Perante os beijos de duas namoradas, o que resolve fazer uma funcionária da escola? Repreende-las na tentativa de impedi-las de manifestarem o carinho que qualquer outro casal de namorados expressa naturalmente no mesmo espaço. Desde que sejam heterossexuais pois claro.
A prova de que ainda há muito por fazer está na atuação de quem, a coberto da decência e dos bons costumes, ou recorrendo ao subterfúgio da proteção à exposição, trata de forma diferente aquilo que devia tratar com igualdade.
O caso reveste-se ainda de maior gravidade por acontecer num espaço onde, precisamente, se esperaria que valores como a igualdade, o respeito pela diferença e a não discriminação fizessem parte do guião para a formação de jovens e para o desenvolvimento de uma sociedade que ao invés de ditar aos outros quem devem amar, lhes dá a liberdade de serem quem são.

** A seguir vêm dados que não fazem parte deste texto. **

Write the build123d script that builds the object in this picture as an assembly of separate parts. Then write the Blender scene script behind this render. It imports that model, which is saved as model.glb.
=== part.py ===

E exige explicações quando a direção da escola e, portanto, os responsáveis pela formação dos nossos jovens, não procuram perceber o que aconteceu, como ou porquê de forma a poderem atuar na defesa do direito constitucional à igualdade e se refugiam na negação e na desvalorização do tratamento desigual e da discriminação, optando ao invés por punir com processos disciplinares os estudantes que, perante a passividade dos adultos, não hesitaram em lutar e combater o preconceito.
E é esta desigualdade de tratamento e esta desvalorização da discriminação, que, sejamos claros, não é menos do que homofobia, que imprime sentimentos de insegurança e desproteção e que conduz a uma constante autovigilância de quem não se encaixa na ‘norma’. Quando um casal de namorados sente que tem de olhar primeiro à sua volta para se certificar se é seguro dar as mãos, trocar um beijo ou qualquer outro gesto de carinho sabemos efetivamente que ainda há muito por fazer.
Mas a certeza de que alguma coisa estaremos a fazer bem nesta sociedade e a esperança de que um dia a igualdade faça parte da vida de todos e todas - independentemente da sua orientação sexual ou identidade de género - acontece quando são precisamente os jovens do milénio, aqueles tantas vezes acusados de passividade, que se indignam e levantam a sua voz em defesa do direito a sermos quem somos e a amarmos e beijarmos quem quisermos. São estes jovens que nos devolvem a confiança e a esperança de que os valores de abril, a igualdade e a liberdade, são mais fortes que o preconceito e o conservadorismo.
Sejamos capazes de continuar a construir uma sociedade onde esses valores sejam o farol e onde os beijos sejam de todos.